What you will do -
Repeat only the lines from the one containing "Model this object" through the one containing "METRES = 0.001", exactly as written, both ends included.

--------------------------------------------------

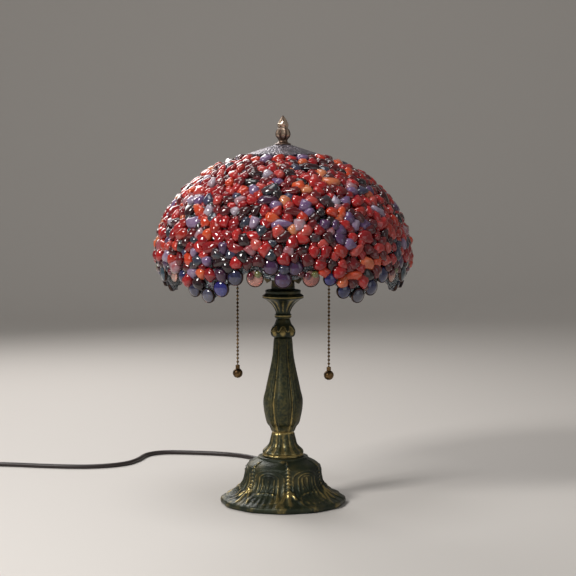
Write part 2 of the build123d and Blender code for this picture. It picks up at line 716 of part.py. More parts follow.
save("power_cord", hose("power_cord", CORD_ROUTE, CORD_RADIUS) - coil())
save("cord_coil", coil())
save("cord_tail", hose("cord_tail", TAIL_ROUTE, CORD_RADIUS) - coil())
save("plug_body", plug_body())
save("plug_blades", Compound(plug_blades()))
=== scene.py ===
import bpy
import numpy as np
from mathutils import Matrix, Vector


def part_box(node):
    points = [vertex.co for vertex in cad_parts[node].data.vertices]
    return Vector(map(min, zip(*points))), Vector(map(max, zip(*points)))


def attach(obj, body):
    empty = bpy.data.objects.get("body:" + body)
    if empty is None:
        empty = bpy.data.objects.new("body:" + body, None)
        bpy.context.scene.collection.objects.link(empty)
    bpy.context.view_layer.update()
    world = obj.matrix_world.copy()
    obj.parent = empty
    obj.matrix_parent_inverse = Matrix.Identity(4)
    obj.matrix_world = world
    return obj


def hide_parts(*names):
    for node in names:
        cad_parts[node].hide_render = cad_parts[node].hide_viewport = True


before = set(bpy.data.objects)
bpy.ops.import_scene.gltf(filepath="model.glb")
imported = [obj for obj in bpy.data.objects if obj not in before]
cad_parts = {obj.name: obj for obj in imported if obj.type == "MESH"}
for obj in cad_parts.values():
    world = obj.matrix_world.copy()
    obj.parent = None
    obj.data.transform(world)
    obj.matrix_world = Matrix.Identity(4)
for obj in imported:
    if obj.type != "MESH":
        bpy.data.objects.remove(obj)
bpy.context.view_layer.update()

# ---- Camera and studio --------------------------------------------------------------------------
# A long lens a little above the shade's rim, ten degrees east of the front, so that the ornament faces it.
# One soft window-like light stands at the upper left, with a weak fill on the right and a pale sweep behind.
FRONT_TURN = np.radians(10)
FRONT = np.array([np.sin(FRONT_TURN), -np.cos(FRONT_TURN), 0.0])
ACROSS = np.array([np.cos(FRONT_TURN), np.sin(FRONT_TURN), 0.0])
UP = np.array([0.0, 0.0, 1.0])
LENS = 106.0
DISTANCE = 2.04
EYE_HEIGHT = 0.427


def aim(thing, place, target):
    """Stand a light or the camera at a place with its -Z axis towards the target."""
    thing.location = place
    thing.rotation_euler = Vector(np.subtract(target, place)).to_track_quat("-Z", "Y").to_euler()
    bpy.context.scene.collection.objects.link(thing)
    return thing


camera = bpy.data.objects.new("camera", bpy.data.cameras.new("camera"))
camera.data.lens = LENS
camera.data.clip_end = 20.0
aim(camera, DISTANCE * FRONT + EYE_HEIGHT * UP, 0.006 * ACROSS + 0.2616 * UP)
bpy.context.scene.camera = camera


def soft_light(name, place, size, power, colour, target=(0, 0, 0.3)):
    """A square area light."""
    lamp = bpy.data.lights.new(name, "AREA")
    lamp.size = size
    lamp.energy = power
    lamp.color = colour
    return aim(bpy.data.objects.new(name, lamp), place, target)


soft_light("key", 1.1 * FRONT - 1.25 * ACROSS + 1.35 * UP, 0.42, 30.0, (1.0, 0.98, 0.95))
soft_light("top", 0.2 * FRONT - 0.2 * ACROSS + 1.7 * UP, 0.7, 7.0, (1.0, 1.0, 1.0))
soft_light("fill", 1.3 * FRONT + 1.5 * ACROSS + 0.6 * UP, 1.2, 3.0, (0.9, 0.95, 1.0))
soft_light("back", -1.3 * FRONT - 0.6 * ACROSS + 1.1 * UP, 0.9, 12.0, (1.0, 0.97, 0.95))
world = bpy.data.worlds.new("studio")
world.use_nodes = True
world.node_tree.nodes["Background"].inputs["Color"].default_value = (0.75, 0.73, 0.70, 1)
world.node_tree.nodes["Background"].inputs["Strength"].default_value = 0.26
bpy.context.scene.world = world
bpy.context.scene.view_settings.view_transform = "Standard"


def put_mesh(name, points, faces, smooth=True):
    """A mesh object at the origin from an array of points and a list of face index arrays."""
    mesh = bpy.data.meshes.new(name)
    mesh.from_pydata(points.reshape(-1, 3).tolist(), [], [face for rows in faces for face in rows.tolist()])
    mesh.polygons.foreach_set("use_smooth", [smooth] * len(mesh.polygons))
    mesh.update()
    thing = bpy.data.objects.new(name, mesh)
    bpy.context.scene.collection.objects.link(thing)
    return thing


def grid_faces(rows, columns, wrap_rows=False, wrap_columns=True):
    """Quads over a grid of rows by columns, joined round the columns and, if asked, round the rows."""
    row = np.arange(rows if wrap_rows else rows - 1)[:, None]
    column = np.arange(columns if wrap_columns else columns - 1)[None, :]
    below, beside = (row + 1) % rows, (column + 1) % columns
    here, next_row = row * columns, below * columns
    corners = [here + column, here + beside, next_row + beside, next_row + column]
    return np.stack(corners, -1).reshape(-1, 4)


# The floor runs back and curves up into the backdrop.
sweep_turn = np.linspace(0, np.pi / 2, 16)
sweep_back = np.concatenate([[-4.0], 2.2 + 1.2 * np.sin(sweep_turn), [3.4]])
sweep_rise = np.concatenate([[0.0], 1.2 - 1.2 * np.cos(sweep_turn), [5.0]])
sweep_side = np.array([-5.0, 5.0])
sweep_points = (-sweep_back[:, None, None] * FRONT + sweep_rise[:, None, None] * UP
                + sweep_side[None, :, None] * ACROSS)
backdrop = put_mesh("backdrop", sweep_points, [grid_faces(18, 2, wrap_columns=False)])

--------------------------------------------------

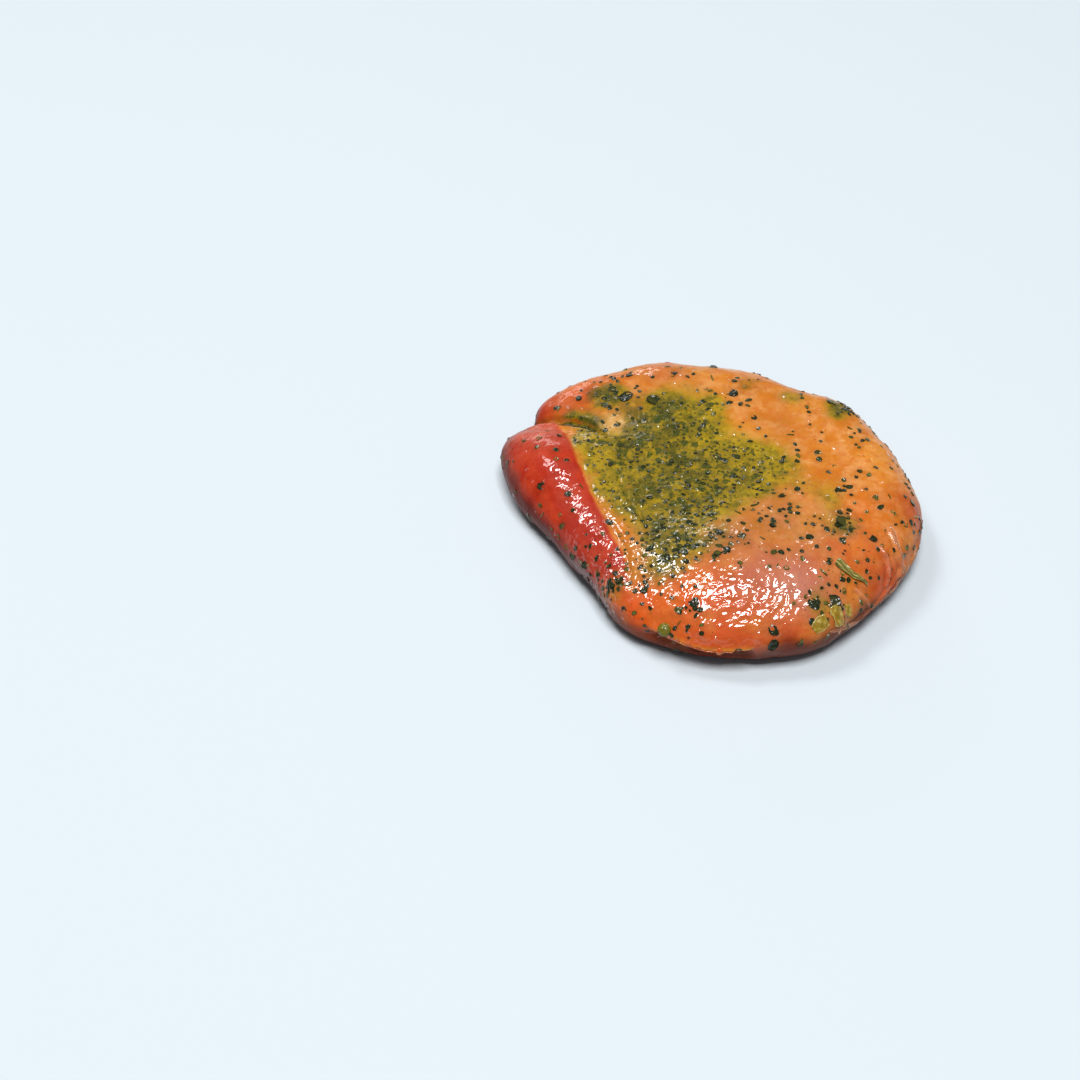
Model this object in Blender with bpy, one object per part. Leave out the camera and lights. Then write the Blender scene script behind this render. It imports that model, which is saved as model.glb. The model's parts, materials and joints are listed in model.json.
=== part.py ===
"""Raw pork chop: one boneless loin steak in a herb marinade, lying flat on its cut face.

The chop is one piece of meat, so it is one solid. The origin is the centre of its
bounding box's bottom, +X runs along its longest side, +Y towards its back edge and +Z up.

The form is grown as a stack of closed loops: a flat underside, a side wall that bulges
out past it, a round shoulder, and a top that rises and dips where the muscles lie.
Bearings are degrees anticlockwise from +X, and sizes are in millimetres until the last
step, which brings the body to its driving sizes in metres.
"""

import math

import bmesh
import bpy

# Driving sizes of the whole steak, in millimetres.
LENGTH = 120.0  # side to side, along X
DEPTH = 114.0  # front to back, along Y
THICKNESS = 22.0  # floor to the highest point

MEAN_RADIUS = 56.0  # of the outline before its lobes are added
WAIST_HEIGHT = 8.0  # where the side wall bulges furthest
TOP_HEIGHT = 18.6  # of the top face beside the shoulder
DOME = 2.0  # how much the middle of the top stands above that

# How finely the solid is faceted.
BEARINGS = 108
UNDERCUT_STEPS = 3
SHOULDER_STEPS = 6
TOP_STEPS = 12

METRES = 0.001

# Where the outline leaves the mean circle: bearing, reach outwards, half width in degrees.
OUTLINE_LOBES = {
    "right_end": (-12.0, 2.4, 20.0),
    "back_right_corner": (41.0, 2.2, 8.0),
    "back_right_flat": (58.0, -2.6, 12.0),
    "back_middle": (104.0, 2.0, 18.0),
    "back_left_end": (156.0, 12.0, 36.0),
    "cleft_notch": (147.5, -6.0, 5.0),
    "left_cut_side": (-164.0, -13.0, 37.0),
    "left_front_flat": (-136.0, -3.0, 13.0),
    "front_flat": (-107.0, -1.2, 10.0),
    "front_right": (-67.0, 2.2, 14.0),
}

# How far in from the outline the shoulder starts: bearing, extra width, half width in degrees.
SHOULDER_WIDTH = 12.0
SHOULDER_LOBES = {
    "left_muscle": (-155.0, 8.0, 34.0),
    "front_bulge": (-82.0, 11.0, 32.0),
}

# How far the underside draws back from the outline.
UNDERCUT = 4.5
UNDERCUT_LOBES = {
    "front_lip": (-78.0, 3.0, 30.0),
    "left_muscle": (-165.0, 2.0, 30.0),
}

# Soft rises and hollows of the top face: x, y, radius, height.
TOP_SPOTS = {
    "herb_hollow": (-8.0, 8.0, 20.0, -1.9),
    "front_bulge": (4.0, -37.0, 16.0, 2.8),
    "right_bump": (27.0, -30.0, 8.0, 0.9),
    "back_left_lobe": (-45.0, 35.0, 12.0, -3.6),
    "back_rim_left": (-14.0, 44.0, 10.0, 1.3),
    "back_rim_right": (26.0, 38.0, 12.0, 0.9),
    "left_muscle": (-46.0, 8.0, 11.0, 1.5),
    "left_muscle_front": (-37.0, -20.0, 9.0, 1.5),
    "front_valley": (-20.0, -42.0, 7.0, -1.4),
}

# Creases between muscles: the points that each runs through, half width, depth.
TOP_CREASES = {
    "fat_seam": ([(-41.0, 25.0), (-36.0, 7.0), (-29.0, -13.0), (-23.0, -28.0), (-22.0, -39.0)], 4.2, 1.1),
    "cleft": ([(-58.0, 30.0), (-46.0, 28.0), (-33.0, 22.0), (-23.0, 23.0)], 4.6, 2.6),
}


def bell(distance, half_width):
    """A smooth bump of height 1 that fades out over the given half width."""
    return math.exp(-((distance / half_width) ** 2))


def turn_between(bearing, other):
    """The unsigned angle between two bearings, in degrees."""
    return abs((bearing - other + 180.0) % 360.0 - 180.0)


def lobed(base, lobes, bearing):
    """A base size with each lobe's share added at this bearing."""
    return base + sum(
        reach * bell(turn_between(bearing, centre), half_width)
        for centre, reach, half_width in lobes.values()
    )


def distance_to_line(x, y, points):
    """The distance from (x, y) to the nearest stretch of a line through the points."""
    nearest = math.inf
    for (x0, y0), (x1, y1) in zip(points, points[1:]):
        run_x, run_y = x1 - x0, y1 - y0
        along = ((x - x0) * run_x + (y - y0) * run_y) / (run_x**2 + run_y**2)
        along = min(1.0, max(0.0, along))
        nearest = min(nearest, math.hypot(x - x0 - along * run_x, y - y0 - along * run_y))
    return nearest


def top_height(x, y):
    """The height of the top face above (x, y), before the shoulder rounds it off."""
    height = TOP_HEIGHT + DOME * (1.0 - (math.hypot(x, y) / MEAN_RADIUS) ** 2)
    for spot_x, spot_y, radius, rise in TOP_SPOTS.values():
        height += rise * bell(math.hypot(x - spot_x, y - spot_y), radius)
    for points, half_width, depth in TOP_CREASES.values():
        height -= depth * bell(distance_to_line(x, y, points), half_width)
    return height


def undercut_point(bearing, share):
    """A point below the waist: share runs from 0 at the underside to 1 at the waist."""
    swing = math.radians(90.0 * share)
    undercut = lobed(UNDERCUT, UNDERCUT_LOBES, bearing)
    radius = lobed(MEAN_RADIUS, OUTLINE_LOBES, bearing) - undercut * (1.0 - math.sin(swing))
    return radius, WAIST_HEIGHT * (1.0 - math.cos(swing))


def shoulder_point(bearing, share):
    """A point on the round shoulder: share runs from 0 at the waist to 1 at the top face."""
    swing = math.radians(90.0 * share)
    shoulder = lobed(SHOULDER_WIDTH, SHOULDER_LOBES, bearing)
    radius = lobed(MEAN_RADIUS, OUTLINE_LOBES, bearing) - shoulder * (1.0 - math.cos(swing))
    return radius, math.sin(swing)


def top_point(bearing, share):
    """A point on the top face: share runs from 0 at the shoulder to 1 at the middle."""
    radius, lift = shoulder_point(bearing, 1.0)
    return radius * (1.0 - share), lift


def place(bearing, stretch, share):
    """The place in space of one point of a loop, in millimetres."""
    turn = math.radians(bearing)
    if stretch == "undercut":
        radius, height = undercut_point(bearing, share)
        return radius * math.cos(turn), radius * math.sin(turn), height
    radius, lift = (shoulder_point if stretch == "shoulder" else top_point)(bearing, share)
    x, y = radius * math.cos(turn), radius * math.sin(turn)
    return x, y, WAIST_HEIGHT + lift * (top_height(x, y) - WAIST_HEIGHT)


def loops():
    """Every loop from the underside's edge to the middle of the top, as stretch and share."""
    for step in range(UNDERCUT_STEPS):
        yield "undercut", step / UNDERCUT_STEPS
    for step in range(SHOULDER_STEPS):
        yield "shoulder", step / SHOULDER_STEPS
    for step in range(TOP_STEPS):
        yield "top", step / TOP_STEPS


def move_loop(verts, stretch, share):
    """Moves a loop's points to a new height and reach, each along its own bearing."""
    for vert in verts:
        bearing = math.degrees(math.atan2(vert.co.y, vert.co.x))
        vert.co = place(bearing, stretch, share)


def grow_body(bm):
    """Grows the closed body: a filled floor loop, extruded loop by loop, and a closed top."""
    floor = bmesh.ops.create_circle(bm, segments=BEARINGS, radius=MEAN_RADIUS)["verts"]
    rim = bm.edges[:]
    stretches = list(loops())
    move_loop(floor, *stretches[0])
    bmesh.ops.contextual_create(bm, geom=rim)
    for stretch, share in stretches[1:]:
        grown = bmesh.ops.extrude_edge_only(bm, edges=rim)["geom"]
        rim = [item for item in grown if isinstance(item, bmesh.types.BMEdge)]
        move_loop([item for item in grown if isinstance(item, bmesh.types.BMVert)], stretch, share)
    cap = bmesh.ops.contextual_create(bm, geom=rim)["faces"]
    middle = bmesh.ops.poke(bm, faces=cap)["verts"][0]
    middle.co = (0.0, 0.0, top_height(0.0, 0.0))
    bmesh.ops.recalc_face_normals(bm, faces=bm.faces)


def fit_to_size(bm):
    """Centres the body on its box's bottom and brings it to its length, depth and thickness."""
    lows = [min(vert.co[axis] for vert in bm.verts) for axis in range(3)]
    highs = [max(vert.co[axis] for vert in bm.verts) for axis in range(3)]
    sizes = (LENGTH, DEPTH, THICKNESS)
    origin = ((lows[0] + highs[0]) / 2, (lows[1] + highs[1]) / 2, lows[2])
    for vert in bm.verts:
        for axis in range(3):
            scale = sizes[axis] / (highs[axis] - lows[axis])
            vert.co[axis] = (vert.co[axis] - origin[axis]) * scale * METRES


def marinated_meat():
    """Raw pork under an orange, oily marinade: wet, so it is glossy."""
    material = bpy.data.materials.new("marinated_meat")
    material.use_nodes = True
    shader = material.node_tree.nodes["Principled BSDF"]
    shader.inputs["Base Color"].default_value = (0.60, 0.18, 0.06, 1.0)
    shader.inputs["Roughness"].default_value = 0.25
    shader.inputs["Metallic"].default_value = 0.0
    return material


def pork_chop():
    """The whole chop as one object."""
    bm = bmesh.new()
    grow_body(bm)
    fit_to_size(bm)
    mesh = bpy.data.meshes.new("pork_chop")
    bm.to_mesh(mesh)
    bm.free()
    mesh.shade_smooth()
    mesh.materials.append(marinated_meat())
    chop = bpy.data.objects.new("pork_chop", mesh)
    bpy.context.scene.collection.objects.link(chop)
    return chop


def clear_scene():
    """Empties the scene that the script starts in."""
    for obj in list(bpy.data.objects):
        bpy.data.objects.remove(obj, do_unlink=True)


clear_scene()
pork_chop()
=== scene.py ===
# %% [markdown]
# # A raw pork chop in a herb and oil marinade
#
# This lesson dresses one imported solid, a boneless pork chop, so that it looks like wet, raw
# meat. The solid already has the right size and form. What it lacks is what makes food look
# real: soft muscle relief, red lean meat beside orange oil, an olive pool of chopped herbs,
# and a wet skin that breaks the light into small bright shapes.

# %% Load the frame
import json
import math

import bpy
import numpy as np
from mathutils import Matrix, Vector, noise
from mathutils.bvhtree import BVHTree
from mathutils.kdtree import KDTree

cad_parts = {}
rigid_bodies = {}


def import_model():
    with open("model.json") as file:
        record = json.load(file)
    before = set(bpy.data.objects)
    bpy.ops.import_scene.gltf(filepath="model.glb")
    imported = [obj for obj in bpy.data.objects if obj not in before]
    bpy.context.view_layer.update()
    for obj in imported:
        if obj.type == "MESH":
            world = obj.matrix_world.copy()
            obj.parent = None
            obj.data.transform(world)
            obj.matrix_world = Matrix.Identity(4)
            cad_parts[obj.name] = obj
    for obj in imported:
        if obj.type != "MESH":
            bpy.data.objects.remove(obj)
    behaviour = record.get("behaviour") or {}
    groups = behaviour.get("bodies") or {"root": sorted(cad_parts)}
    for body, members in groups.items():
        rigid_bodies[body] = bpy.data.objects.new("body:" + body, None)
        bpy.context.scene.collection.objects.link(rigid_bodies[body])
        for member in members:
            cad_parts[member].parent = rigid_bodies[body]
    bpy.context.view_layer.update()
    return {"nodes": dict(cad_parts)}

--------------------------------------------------

Answer to this problem -
Model this object in Blender with bpy, one object per part. Leave out the camera and lights. Then write the Blender scene script behind this render. It imports that model, which is saved as model.glb. The model's parts, materials and joints are listed in model.json.
=== part.py ===
"""Raw pork chop: one boneless loin steak in a herb marinade, lying flat on its cut face.

The chop is one piece of meat, so it is one solid. The origin is the centre of its
bounding box's bottom, +X runs along its longest side, +Y towards its back edge and +Z up.

The form is grown as a stack of closed loops: a flat underside, a side wall that bulges
out past it, a round shoulder, and a top that rises and dips where the muscles lie.
Bearings are degrees anticlockwise from +X, and sizes are in millimetres until the last
step, which brings the body to its driving sizes in metres.
"""

import math

import bmesh
import bpy

# Driving sizes of the whole steak, in millimetres.
LENGTH = 120.0  # side to side, along X
DEPTH = 114.0  # front to back, along Y
THICKNESS = 22.0  # floor to the highest point

MEAN_RADIUS = 56.0  # of the outline before its lobes are added
WAIST_HEIGHT = 8.0  # where the side wall bulges furthest
TOP_HEIGHT = 18.6  # of the top face beside the shoulder
DOME = 2.0  # how much the middle of the top stands above that

# How finely the solid is faceted.
BEARINGS = 108
UNDERCUT_STEPS = 3
SHOULDER_STEPS = 6
TOP_STEPS = 12

METRES = 0.001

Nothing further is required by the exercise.